Pervasive anxiety about the future stems from its uncertainty. Oxford philosopher Carissa Véliz reframes this uncertainty as good news. A future that isn't written is a future that can be influenced. This means we possess the agency to intervene and create a better world, an opportunity that a fully predictable future would eliminate.
When a bank rejects a loan based on clear, factual criteria (e.g., insufficient funds), the applicant can take specific actions to rectify it. Rejections based on opaque predictive models are not facts but "educated guesses," which cannot be proven false, leaving applicants with no recourse and shielding institutions from accountability.
Introducing predictive algorithms into the legal system for bail, parole, or even lawsuit viability shifts its foundation. Justice becomes a game of probabilities rather than a process based on principles. This makes it easier for guilty parties to escape, as they only need to make a case seem slightly unlikely to succeed, distorting justice.

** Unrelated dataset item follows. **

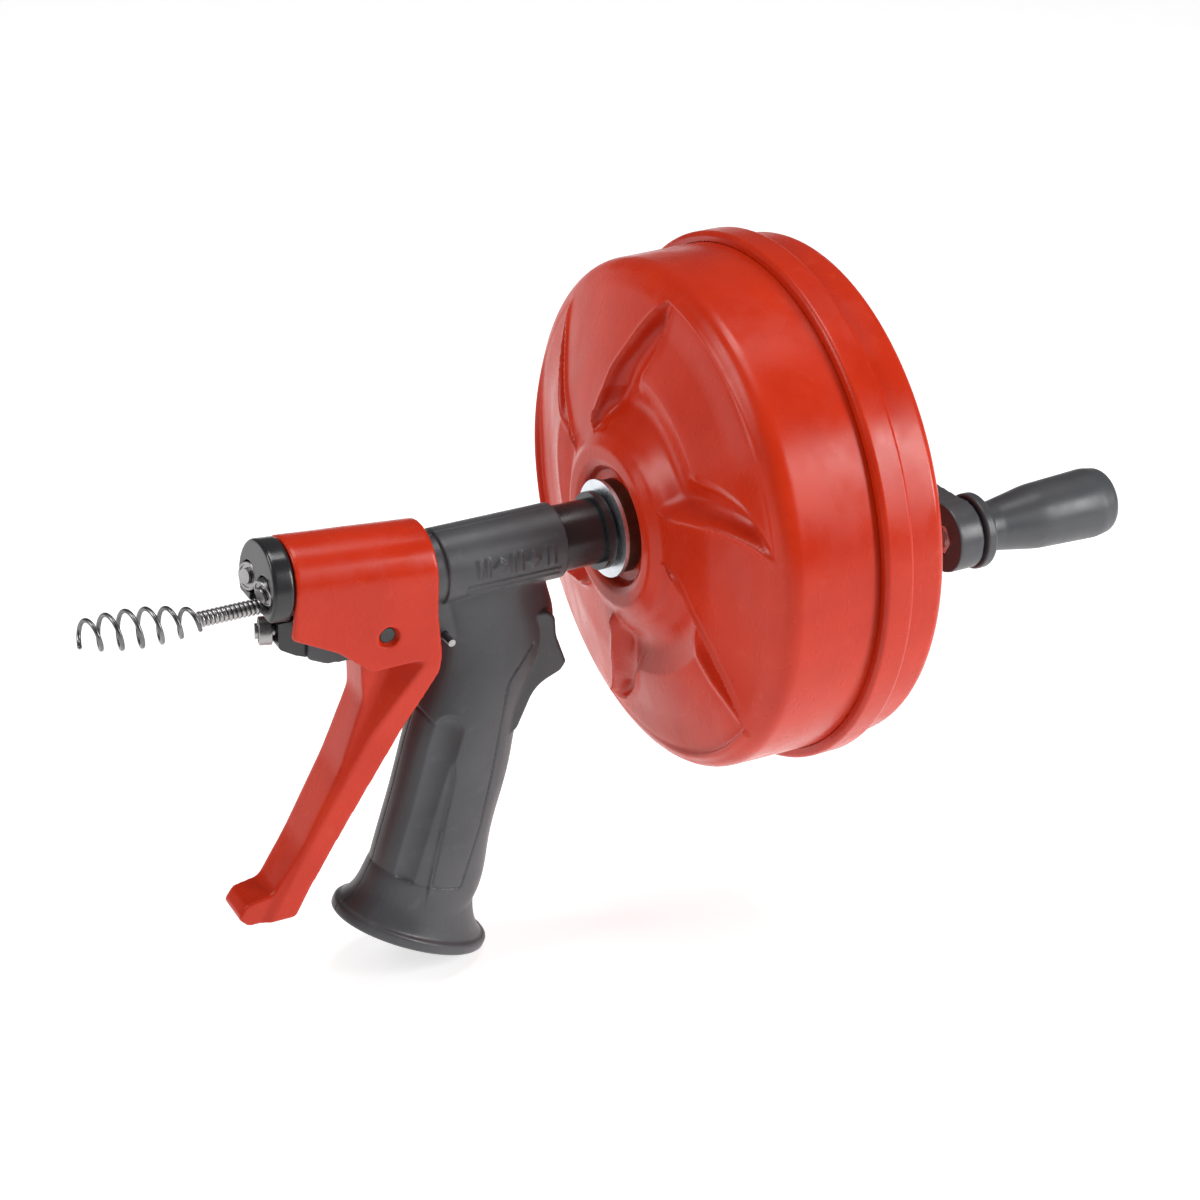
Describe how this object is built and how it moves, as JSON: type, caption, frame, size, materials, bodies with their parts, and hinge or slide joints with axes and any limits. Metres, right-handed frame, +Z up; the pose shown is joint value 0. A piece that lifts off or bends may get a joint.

While circumventing automated hiring systems seems proactive, it may inadvertently select for a specific personality type: aggressive, insistent, and willing to break rules. This can filter out brilliant but less socially aggressive candidates and potentially incentivize the same traits found in fraudsters, rather than creating a purely meritocratic backchannel.
Predictive algorithms recommend content based on past successes. However, truly transformative art, like the TV show *Seinfeld*, often performs poorly with initial audiences. It succeeds by changing cultural sensibilities over time. A world driven by prediction risks filtering out these innovations that reshape our tastes, rather than just catering to them.